AIM OF THE TASK: Nothing but the lines from the line that contains "drive_shaft();" through the line that contains "bpy.context.view_layer.update()" should appear in the output, each reproduced exactly.

◆ ◆ ◆

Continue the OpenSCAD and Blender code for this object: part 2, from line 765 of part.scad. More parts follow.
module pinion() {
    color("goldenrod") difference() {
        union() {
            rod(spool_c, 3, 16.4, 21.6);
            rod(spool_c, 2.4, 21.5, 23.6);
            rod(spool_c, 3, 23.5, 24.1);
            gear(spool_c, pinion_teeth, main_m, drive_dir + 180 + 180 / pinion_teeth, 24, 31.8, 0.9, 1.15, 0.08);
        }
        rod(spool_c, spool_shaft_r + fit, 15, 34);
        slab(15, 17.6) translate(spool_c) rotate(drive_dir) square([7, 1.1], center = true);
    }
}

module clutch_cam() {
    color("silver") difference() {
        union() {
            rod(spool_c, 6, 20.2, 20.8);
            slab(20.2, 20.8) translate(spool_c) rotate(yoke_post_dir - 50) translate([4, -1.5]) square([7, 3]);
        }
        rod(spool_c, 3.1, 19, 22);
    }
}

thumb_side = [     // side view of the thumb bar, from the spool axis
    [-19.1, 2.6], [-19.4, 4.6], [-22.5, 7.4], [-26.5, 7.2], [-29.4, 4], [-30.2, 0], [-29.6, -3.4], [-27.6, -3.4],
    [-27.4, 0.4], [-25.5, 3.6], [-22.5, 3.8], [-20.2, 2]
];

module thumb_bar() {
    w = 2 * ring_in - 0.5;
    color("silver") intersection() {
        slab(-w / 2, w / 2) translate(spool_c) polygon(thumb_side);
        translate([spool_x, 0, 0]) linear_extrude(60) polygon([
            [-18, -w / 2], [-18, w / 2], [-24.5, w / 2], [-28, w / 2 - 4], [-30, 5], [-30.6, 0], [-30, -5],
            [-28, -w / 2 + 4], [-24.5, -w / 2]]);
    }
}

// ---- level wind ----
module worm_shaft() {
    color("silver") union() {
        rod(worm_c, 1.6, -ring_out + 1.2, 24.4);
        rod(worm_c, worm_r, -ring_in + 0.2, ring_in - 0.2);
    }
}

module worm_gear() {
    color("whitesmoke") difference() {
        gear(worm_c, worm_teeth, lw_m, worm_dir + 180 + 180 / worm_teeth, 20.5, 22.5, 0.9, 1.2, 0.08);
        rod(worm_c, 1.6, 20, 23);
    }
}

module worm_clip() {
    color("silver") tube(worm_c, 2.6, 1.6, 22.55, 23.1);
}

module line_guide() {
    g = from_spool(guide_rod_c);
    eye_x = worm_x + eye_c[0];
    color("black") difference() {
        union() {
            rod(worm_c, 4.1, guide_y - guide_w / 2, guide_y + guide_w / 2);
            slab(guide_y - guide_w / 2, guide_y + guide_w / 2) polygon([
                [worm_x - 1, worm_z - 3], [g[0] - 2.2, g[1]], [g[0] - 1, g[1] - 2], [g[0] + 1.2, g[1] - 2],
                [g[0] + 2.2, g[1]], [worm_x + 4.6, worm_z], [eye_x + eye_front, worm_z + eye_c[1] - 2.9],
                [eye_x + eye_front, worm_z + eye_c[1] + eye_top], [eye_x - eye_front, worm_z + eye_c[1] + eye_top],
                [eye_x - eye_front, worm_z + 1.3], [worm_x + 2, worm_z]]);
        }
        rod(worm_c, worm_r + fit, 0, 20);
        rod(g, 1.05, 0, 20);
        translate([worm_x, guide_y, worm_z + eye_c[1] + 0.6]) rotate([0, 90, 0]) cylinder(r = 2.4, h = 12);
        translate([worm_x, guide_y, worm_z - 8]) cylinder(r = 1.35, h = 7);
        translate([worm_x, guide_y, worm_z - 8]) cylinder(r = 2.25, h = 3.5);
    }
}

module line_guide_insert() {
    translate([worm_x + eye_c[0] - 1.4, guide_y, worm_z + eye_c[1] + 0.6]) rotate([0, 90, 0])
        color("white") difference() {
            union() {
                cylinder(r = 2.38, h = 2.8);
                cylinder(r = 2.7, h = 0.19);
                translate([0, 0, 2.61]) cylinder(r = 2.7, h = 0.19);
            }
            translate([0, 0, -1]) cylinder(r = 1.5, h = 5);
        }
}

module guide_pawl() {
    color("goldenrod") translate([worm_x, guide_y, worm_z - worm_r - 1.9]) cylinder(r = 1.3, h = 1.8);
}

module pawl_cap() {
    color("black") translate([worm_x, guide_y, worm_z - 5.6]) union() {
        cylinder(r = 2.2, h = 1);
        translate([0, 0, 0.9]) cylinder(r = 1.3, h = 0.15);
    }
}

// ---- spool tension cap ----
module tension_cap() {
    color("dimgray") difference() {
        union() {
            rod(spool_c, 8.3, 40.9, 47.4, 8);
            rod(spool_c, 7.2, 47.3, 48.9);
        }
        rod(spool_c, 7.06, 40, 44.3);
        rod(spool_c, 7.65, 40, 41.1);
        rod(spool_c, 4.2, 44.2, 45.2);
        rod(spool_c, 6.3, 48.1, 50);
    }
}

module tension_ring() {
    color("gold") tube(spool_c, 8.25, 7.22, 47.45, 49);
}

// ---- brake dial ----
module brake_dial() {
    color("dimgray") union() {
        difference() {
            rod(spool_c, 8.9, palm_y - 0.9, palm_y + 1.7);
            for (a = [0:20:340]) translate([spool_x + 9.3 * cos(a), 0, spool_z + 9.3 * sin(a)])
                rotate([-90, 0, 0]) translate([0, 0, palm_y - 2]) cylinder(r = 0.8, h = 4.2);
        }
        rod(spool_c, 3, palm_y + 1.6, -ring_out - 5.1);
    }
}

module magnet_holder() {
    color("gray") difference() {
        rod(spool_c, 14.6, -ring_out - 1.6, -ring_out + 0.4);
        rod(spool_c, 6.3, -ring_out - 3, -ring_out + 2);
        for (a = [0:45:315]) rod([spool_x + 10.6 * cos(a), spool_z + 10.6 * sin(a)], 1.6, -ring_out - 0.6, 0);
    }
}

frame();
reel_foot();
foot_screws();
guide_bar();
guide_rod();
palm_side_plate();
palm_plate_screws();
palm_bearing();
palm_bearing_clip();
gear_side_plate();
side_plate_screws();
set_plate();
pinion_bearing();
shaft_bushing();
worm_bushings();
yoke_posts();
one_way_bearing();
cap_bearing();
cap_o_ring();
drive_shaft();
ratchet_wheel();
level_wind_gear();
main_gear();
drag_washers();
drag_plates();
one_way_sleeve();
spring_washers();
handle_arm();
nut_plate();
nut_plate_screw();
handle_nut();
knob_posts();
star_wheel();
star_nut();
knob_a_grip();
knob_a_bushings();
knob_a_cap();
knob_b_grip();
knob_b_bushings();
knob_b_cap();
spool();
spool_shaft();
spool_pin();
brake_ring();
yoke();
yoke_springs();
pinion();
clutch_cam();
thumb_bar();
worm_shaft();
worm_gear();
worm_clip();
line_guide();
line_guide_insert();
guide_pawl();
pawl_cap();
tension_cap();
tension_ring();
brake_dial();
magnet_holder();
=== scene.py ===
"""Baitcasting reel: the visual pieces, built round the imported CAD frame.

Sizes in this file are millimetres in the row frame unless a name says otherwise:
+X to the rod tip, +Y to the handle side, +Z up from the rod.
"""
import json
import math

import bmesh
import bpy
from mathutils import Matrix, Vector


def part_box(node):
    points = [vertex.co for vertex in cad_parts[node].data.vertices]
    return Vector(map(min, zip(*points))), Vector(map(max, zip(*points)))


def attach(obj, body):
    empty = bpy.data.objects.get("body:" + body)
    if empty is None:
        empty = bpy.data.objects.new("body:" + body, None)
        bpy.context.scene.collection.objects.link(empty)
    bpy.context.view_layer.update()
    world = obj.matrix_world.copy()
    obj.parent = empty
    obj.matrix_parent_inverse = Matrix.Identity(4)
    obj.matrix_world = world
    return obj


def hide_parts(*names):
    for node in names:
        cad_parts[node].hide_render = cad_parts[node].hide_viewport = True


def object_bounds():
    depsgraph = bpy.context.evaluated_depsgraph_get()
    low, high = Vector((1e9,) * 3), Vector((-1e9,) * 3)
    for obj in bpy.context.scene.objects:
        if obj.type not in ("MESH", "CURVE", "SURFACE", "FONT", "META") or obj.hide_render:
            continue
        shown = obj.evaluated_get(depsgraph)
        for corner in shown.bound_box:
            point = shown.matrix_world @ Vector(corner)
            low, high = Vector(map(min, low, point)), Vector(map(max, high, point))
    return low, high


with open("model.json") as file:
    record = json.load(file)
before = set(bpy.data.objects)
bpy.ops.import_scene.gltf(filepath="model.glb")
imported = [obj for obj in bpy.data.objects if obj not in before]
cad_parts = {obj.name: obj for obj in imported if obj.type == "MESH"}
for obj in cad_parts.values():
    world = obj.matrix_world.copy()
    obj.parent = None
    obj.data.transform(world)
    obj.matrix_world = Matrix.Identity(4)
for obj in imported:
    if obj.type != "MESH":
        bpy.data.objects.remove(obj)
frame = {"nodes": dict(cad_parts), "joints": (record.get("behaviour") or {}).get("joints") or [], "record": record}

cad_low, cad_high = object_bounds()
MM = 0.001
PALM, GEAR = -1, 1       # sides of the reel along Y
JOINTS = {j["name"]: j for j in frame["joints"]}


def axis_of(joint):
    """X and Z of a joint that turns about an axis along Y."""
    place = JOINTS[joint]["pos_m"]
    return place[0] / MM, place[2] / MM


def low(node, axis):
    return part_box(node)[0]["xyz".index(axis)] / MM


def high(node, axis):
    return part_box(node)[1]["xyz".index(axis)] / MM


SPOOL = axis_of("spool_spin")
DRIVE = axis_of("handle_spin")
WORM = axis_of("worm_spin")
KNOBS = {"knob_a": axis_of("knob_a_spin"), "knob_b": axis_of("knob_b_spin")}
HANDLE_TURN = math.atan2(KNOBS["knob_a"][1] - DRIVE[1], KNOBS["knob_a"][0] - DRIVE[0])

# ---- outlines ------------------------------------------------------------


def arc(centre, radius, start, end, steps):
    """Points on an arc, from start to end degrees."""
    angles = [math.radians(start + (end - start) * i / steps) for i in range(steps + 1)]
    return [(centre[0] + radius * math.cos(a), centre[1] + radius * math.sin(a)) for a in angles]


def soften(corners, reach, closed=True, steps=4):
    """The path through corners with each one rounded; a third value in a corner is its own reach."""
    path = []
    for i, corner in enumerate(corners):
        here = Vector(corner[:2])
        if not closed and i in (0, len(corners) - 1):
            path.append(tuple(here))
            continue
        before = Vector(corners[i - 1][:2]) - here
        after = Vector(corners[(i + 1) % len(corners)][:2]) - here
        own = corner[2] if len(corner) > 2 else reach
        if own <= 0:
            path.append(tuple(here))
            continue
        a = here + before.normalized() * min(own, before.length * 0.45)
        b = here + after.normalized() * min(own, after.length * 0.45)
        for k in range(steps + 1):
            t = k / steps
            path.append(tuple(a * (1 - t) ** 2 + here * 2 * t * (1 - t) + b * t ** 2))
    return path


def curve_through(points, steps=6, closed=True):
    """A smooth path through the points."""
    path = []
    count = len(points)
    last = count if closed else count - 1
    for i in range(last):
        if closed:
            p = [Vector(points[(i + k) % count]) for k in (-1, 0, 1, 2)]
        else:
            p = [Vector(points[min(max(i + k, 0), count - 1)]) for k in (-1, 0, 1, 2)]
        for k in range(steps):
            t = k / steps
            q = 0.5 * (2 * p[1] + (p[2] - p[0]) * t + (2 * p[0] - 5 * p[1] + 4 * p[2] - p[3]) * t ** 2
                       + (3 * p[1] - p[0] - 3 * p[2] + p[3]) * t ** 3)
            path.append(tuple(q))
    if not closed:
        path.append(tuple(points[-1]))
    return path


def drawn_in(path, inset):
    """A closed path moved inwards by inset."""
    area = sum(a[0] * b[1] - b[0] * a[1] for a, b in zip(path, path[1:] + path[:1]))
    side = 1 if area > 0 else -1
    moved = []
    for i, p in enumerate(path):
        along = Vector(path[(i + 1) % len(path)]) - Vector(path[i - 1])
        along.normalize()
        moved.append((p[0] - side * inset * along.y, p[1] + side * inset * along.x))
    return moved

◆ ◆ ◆

SOLUTION:
drive_shaft();
ratchet_wheel();
level_wind_gear();
main_gear();
drag_washers();
drag_plates();
one_way_sleeve();
spring_washers();
handle_arm();
nut_plate();
nut_plate_screw();
handle_nut();
knob_posts();
star_wheel();
star_nut();
knob_a_grip();
knob_a_bushings();
knob_a_cap();
knob_b_grip();
knob_b_bushings();
knob_b_cap();
spool();
spool_shaft();
spool_pin();
brake_ring();
yoke();
yoke_springs();
pinion();
clutch_cam();
thumb_bar();
worm_shaft();
worm_gear();
worm_clip();
line_guide();
line_guide_insert();
guide_pawl();
pawl_cap();
tension_cap();
tension_ring();
brake_dial();
magnet_holder();
=== scene.py ===
"""Baitcasting reel: the visual pieces, built round the imported CAD frame.

Sizes in this file are millimetres in the row frame unless a name says otherwise:
+X to the rod tip, +Y to the handle side, +Z up from the rod.
"""
import json
import math

import bmesh
import bpy
from mathutils import Matrix, Vector


def part_box(node):
    points = [vertex.co for vertex in cad_parts[node].data.vertices]
    return Vector(map(min, zip(*points))), Vector(map(max, zip(*points)))


def attach(obj, body):
    empty = bpy.data.objects.get("body:" + body)
    if empty is None:
        empty = bpy.data.objects.new("body:" + body, None)
        bpy.context.scene.collection.objects.link(empty)
    bpy.context.view_layer.update()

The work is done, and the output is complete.